I’ve watched SRECon discussion about DevOps. They mentioned a paper from Sarah A. Sheard called “Life Cycle of a Silver Bullet”. Written in 2003. I googled it and read it and I was enlightened. (While writing this, I’ve been served tea by a robot for the first time in my life!). The paper contains several ideas I had and several observations I made while being part of an attempt to introduce something like DevOps within a company.
Sheard claims that “improvement initiatives” can and do work, but it very much depends on how they are implemented. In this post I’ll try to extract from the paper the positive and negative signals you can observe when trying to implement an improvement initiative, like DevOps or Agile.
Positive signals
Someone with power to make changes (like an executive or a manager) takes a close look how his company is working to determine problems. He also looks at company’s strengths.

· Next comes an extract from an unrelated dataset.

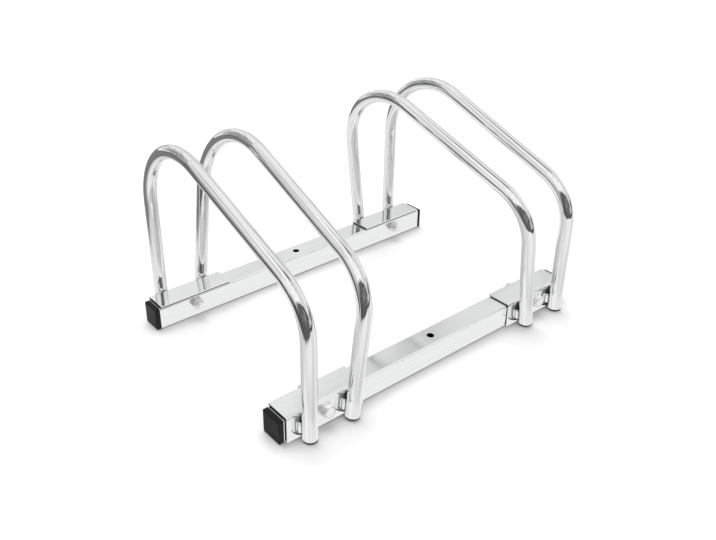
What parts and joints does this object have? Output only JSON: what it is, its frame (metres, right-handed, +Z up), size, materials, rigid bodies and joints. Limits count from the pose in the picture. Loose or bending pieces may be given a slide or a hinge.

You can see there is real focus and dedication (of time and money) to implement the identified improvements.
The problems are truly solved, not just glossed over.
A climate of openess without retribution is fostered, and senior managers listen to messages from all levels of the company.

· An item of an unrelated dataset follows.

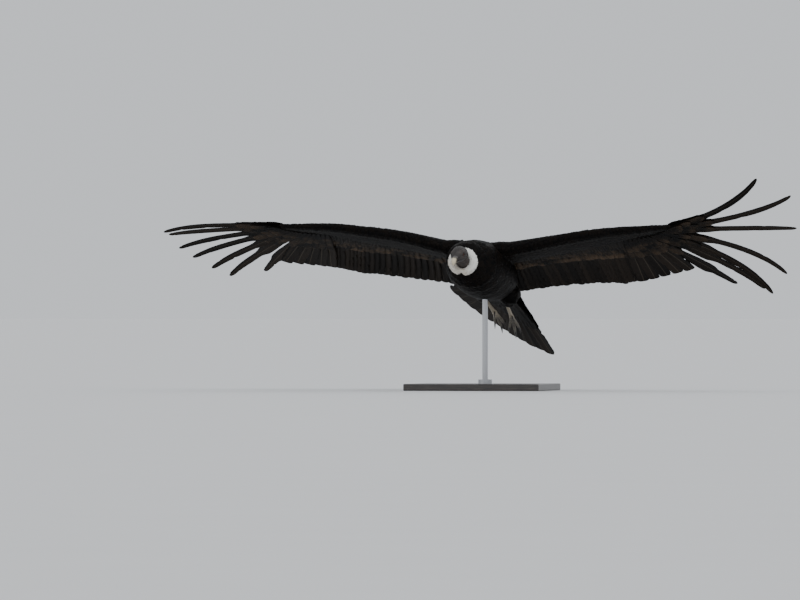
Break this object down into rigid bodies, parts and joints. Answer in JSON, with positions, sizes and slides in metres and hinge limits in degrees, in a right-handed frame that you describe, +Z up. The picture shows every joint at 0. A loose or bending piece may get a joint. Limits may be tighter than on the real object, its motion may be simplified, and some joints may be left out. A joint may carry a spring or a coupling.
{
  "type": "andean condor",
  "caption": "Life-size still model of a gliding adult female Andean condor, wings spread with splayed fingers and tail fanned, held by one rod on a flat display stand.",
  "frame": {"origin": "centre of the display base's underside, on the floor", "axes": "+Z up, the bird faces -Y, its left wing points to +X"},
  "size_m": [2.782, 1.1617, 0.9135],
  "materials": {
    "plumage": "near-black feathers, brown-grey fringes, soft sheen",
    "ruff": "white down",
    "skin": "bare wrinkled dark grey skin",
    "bill": "horn, ivory tip, dark base",
    "eye": "wet, red-brown iris, black pupil",
    "foot": "scaly grey skin",
    "claw": "dark horn",
    "stand_base": "satin black lacquer",
    "stand_rod": "brushed"
  },
  "bodies": {
    "root": {"torso": "plumage", "tail": "plumage", "wing_left_arm": "plumage", "wing_left_forearm": "plumage", "wing_left_hand": "plumage", "wing_right_arm": "plumage", "wing_right_forearm": "plumage", "wing_right_hand": "plumage", "foot_left": "foot", "claw_left_1": "claw", "claw_left_2": "claw", "claw_left_3": "claw", "claw_left_4": "claw", "foot_right": "foot", "claw_right_1": "claw", "claw_right_2": "claw", "claw_right_3": "claw", "claw_right_4": "claw", "neck": "skin", "head": "skin", "ruff": "ruff", "bill_upper": "bill", "bill_lower": "bill", "eye_left": "eye", "eye_right": "eye", "stand_base": "stand_base", "stand_collar": "stand_rod", "stand_rod": "stand_rod"}
  },
  "joints": []
}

Products start to be created more efficiently and with better quality.
Negative signals
Managers read only short summary articles about the improvement method.

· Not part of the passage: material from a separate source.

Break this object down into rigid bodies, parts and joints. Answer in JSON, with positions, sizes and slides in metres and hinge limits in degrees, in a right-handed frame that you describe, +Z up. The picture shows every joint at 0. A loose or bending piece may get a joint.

The implementing managers ask workers to implement some specific improvements (read in the blogs) without costly discussion or modification.
Some specific improvements are ruled out with reasoning that they would be costly to implement.
Executives and managers don’t really listen to workers nor change their own way of working. What they state as improvement in communication is really only about downward communication.
Lack of executive involvement. Managers don’t involve executives because the superiors might feel threatened or embarrassed.
Dilution of emphasis.
Tendency to apply the steps as a checklist rather than to seek and fix the company’s basic business problems.
Workers feel bombarded by misuderstood management initiatives that don’t solve any real problems.